African-American dramatist Branden Jacobs-Jenkins has taken Dion Boucicault’s 1859 success The Octoroon and borrowed the story and some of the dialogue to make his own version.
Written a few years before the US Civil War when slavery was a contentious topic, this story of love between a white owner and a slave-owner’s illegitimate daughter, an Octoroon with one-eighth black blood set on a Louisiana plantation, was designed to be a big box office money-spinner. Fascinated by the play, which originally would have seemed liberal in its anti-slavery attitude but now might be thought racist, Jacobs-Jenkins has reworked it in an adaptation and a critique of Boucicault’s original.
An Octoroon is a deconstruction that allows a picture of slavery that updates its presentation of attitudes to colour (not least colour casting) and also takes a satirical look at theatrical expectations and production values, for Boucicault set out to provide a melodrama with spectacle that would help fill his theatre’s coffers.
Jacobs-Jenkins opens his play with a playwright identified just as BJJ, his own initials. He is exposed to the in-the-round audience in his underpants. “Hi, everyone. I’m ‘a black playwright’,” he tells them and goes on to tell of a session with his therapist that led to this adaptation. But the white actors he was working with quit. Then the therapist suggests he play those roles.
A few minutes later he admits the therapist is an invention: he couldn’t afford one, but Ken Nwosu, the black actor playing him, does begin to make up, putting on white face, ready to play a white slave owner, complete with a blonde wig. He is rabbiting on about the problems of being a black writer, of dreams about swarming bees that his (imagined) therapist says ancient Greeks thought meant Dionysus was present when another playwright turns up. He’s Irish. Yes, It’s Dion Boucicault.
An emotional Boucicault (Kevin Trainor) complains about all his problems as a theatrical manager as he too applies make up: red face. “You still can’t find any Indian actors,” he declares, “though I was always pretty good in this part.”
When he has put on the feathered American Indian war bonnet that his assistant brought in we are ready to start his play. That assistant (Alistair Toovey) will black up to play all the black male parts.
Now we meet a couple of women house slaves, Minnie (Vivian Oparah) and Dido (Emmanuella Cole), a looked down on field worker Grace (Cassie Clare) and supervisor Pete (blacked-up Toovey) rapidly setting up situation and attitude differences before the arrival of George (white-face Nwosu), who will soon inherit the hard-up estate, and rich Southern belle Dora (savagely caricatured by Celeste Dodwell). George is newly arrived from Europe, where he has picked up some un-southern ideas and a new-fangled camera. Dora has her eye on him, but he falls for his late uncle’s lovely but illegitimate daughter Zoë (Iola Evans). But she is an octoroon; marriage between them would be illegal.

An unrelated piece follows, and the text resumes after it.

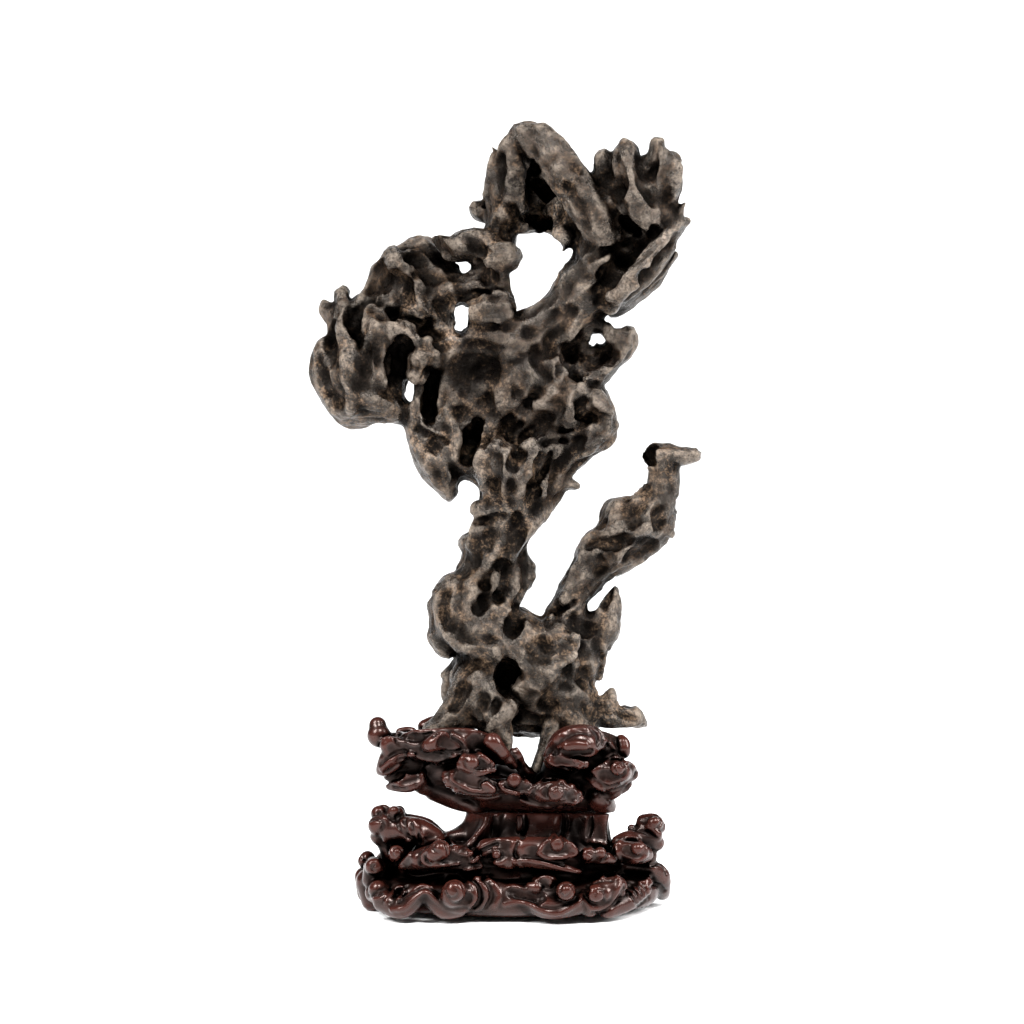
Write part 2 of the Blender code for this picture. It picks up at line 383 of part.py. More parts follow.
def smooth_path(points, steps=3):
    # A Catmull-Rom curve through the points, radius included.
    path = []
    for i in range(len(points) - 1):
        before = points[max(i - 1, 0)]
        start, end = points[i], points[i + 1]
        after = points[min(i + 2, len(points) - 1)]
        for step in range(steps):
            t = step / steps
            path.append(tuple(
                0.5 * (2 * b + (c - a) * t + (2 * a - 5 * b + 4 * c - d) * t * t
                       + (3 * b - a - 3 * c + d) * t ** 3)
                for a, b, c, d in zip(before, start, end, after)))
    path.append(points[-1])
    return path


def add_limb(into, points, deep, place, grow=0.0):
    # Balls along the path with cones between them, then stretched in depth.
    limb = bmesh.new()
    places = []
    for x, v, y, radius in smooth_path(points):
        centre = place(x, v, y)
        centre.y /= deep
        radius = max(radius, 0.8) + grow
        places.append((centre, radius))
        bmesh.ops.create_icosphere(
            limb, subdivisions=2, radius=radius, matrix=Matrix.Translation(centre))
    for (start, wide), (end, narrow) in zip(places, places[1:]):
        along = end - start
        if along.length < 0.5:
            continue
        turn = along.to_track_quat("Z", "Y").to_matrix().to_4x4()
        bmesh.ops.create_cone(
            limb, cap_ends=True, segments=16, radius1=wide, radius2=narrow,
            depth=along.length, matrix=Matrix.Translation((start + end) / 2) @ turn)
    bmesh.ops.scale(limb, vec=(MM, MM * deep, MM), verts=limb.verts)
    mesh = bpy.data.meshes.new("limb")
    limb.to_mesh(mesh)
    limb.free()
    into.from_mesh(mesh)
    bpy.data.meshes.remove(mesh)


def limbs_object(name, limbs, place, depth=1.0, grow=0.0):
    joined = bmesh.new()
    for deep, points in limbs:
        add_limb(joined, points, deep * depth, place, grow)
    mesh = bpy.data.meshes.new(name)
    joined.to_mesh(mesh)
    joined.free()
    made = bpy.data.objects.new(name, mesh)
    bpy.context.scene.collection.objects.link(made)
    return made


def as_guide(guide):
    guide.hide_render = True
    guide.display_type = "WIRE"
    return guide


def fuse(target, voxel, rounds):
    # One skin over all the limbs, with the joints between them softened.
    remesh = target.modifiers.new("fuse", "REMESH")
    remesh.mode = "VOXEL"
    remesh.voxel_size = voxel * MM
    smooth = target.modifiers.new("soften", "SMOOTH")
    smooth.factor = 0.5
    smooth.iterations = rounds


def subtract(target, cutter, label):
    cut = target.modifiers.new(label, "BOOLEAN")
    cut.operation = "DIFFERENCE"
    cut.solver = "EXACT"
    cut.object = cutter


def facet(target, triangles, start):
    thin = target.modifiers.new("facet", "DECIMATE")
    thin.ratio = triangles / start


def evaluated_triangles(target):
    graph = bpy.context.evaluated_depsgraph_get()
    mesh = target.evaluated_get(graph).to_mesh()
    mesh.calc_loop_triangles()
    count = len(mesh.loop_triangles)
    target.evaluated_get(graph).to_mesh_clear()
    return count


def freeze(target):
    # Replace the modifiers by the mesh they make, keeping only its largest body.
    graph = bpy.context.evaluated_depsgraph_get()
    frozen = bpy.data.meshes.new_from_object(target.evaluated_get(graph))
    target.modifiers.clear()
    target.data = frozen


def keep_largest(target):
    work = bmesh.new()
    work.from_mesh(target.data)
    left = set(work.verts)
    bodies = []
    while left:
        seed = left.pop()
        body, edge = {seed}, [seed]
        while edge:
            vert = edge.pop()
            for link in vert.link_edges:
                other = link.other_vert(vert)
                if other in left:
                    left.discard(other)
                    body.add(other)
                    edge.append(other)
        bodies.append(body)
    bodies.sort(key=len)
    for body in bodies[:-1]:
        bmesh.ops.delete(work, geom=list(body), context="VERTS")
    work.to_mesh(target.data)
    work.free()


def box(name, low, high):
    work = bmesh.new()
    bmesh.ops.create_cube(work, size=1.0)
    size = Vector(high) - Vector(low)
    middle = (Vector(high) + Vector(low)) / 2
    bmesh.ops.scale(work, vec=size * MM, verts=work.verts)
    bmesh.ops.translate(work, vec=middle * MM, verts=work.verts)
    mesh = bpy.data.meshes.new(name)
    work.to_mesh(mesh)
    work.free()
    made = bpy.data.objects.new(name, mesh)
    bpy.context.scene.collection.objects.link(made)
    return as_guide(made)


def facet_to(target, triangles):
    count = evaluated_triangles(target)
    if count > triangles:
        facet(target, triangles, count)


def build_stone():
    stone = limbs_object(
        "stone", STONE_LIMBS + STONE_LUMPS, stone_place, STONE_DEPTH, SOFTENING_LOSS)
    fuse(stone, VOXEL_STONE, 3)
    pits = as_guide(limbs_object("pits", STONE_PITS + STONE_WINDOWS, stone_place, STONE_DEPTH))
    remesh = pits.modifiers.new("fuse", "REMESH")
    remesh.mode = "VOXEL"
    remesh.voxel_size = VOXEL_STONE * MM
    subtract(stone, pits, "pits")
    again = stone.modifiers.new("even", "REMESH")
    again.mode = "VOXEL"
    again.voxel_size = VOXEL_STONE * MM
    freeze(stone)
    keep_largest(stone)
    facet_to(stone, STONE_TRIANGLES)
    freeze(stone)
    stone.data.materials.append(material("stone", (0.105, 0.088, 0.072), 0.62))
    return stone


def ring_points(height, radius_x, radius_y, thick, count):
    # A closed loop of points at one height, as drawn on the elevation.
    points = []
    for i in range(count + 1):
        angle = 2 * math.pi * i / count
        x = radius_x * math.cos(angle)
        y = radius_y * math.sin(angle)
        v = height * math.cos(TILT) + y * math.sin(TILT)
        points.append((x, v, y, thick))
    return points


def half_turn(points):
    # The same limb on the far side of the stand, at the same height.
    turned = []
    for x, v, y, radius in points:
        turned.append((-x, v - 2 * y * math.sin(TILT), -y, radius))
    return turned


def back_lobes():
    # The lobes along the front come again along the back.
    lobes = []
    for deep, points in BASE_LOBES:
        if max(point[2] for point in points) <= -40:
            lobes.append((deep, half_turn(points)))
    return lobes


def build_base(wood):
    tiers = [
        (1.0, ring_points(15.5, RING_RADIUS_X, RING_RADIUS_Y, 12, 24)),
        (1.0, ring_points(42, 76, 36, 11, 20)),
    ]
    base = limbs_object(
        "stand_base", tiers + BASE_LOBES + back_lobes(), on_drawing, 1.0, SOFTENING_LOSS)
    fuse(base, VOXEL_STAND, 2)
    freeze(base)
    keep_largest(base)
    facet_to(base, BASE_TRIANGLES)
    floor = box("floor_cut", (-200, -200, -60), (200, 200, 0))
    subtract(base, floor, "floor")
    seam = box("base_seam_cut", (-50, -60, SEAM_HEIGHT - SEAM_HALF_GAP), (82, 60, 140))
    subtract(base, seam, "seam")
    freeze(base)
    base.data.materials.append(wood)
    return base


def build_top(wood, stone):
    top = limbs_object("stand_top", TOP_LOBES, on_drawing, 1.0, SOFTENING_LOSS)
    fuse(top, VOXEL_STAND, 2)
    freeze(top)
    keep_largest(top)
    facet_to(top, TOP_TRIANGLES)
    seam = box("top_seam_cut", (-200, -200, 20), (200, 200, SEAM_HEIGHT + SEAM_HALF_GAP))
    subtract(top, seam, "seam")
    socket = bpy.data.objects.new("socket", stone.data.copy())
    bpy.context.scene.collection.objects.link(socket)
    swell = socket.modifiers.new("gap", "DISPLACE")
    swell.strength = SOCKET_GAP * MM
    swell.mid_level = 0.0
    subtract(top, as_guide(socket), "sockets")
    freeze(top)
    keep_largest(top)
    top.data.materials.append(wood)
    return top


def to_origin(pieces):
    # The origin is the middle of the underside of the box around all the pieces.
    corners = [vert.co for piece in pieces for vert in piece.data.vertices]
    middle_x = (min(c.x for c in corners) + max(c.x for c in corners)) / 2
    middle_y = (min(c.y for c in corners) + max(c.y for c in corners)) / 2
    lowest = min(c.z for c in corners)
    for piece in pieces:
        piece.data.transform(Matrix.Translation((-middle_x, -middle_y, -lowest)))
    print("moved by, mm:", -middle_x / MM, -middle_y / MM, -lowest / MM)


def main():
    clear_scene()
    stone = build_stone()
    wood = material("wood", (0.060, 0.018, 0.012), 0.28)
    base = build_base(wood)
    top = build_top(wood, stone)
    to_origin([stone, top, base])


main()
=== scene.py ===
import math
import time

import bpy
import numpy as np
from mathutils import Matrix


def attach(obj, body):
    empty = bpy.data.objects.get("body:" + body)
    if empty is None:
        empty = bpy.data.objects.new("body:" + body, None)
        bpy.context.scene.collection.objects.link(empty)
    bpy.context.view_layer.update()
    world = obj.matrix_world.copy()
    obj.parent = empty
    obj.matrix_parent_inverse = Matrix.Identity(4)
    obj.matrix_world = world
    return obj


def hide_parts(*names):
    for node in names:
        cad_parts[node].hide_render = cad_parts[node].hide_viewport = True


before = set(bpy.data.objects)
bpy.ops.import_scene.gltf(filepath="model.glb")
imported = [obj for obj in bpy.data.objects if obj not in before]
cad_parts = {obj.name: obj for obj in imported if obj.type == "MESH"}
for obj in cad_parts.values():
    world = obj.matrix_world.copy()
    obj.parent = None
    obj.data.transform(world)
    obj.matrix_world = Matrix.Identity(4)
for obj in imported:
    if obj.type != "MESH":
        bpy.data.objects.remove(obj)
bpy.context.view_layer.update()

import openvdb
from mathutils import Vector

started = time.time()
mm = 0.001

# Shapes are laid out on a drawing of the front: x to the right, v up, both in mm, seen from
# a little above. Depth is measured away from the viewer.
# It is as a lens sees it from lensAway, at lensHeight: what is nearer looks larger.
drawing = {
    "tilt": 6.0,
    "shiftX": 5.597,
    "shiftY": -0.704,
    "lensAway": 3200.0,
    "lensHeight": 300.0,
}
sinTilt = math.sin(math.radians(drawing["tilt"]))
cosTilt = math.cos(math.radians(drawing["tilt"]))

# How each kind of shape is taken: radius factor, blend in mm, takes material away or not.
kinds = {
    "limb": (1.0, 5.0, False),
    "lump": (0.85, 9.0, False),
    "swell": (1.0, 2.0, False),
    "crest": (0.55, 10.0, False),
    "edge": (1.0, 1.5, False),
    "bead": (1.0, 1.5, False),
    "rim": (1.0, 2.5, False),
    "hollow": (1.0, 5.0, True),
    "pit": (1.0, 4.0, True),
    "scoop": (1.0, 1.2, True),
    "groove": (1.0, 2.0, True),
    "bore": (1.0, 1.5, True),
}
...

As well as the love story, there is the villainous slave-owner M’Closky planning to acquire the estate and Zoë with it for his own pleasure. Nwosu plays him too, switching between roles with the aid of a moustache. He won’t stop at murder to secure what he wants.
The roar of a storm and strobe lightning effects has already heighted the tension between acts and the cello playing of James Douglas underscores some scenes. Now the melodrama builds with a slave auction, a fight between George and M’Closky (performed with precision by Nwosu) and later the discovery of photographic proof of who murdered Wahnotee’s friend young slave boy Paul (Toovey), Wahnotee’s revenge and the burning and explosion of a riverboat.
But by now the two playwrights are there as themselves as well as their characters, working out how to present it. There are things that you’ll never have thought to see at the Orange Tree and if it becomes a mess and a muddle that is probably intentional but it does lower the temperature for the play’s tragic coda. This version sticks to Boucicault’s original ending, not the happy rewrite that was presented when his play reached London in 1861.
This is a strong company in which the men all play multiple roles with Alistair Toovey sometimes clambering between levels and swinging like a monkey like a nineteenth century caricature of a black man, Kevin Trainer an eruptive Boucicault, silently strong Wahnotee and an auctioneer who explains his redface as being sunburned on the journey and an extraordinarily accomplished performance from Ken Nwosu as BJJ, gentle George and dastardly villain.
Oh, and by the way, there’s a huge headed six-foot rabbit that keeps on popping up. Remember those Uncle Remus stories, do you? It is yet another layer to this intriguing play and surprising production.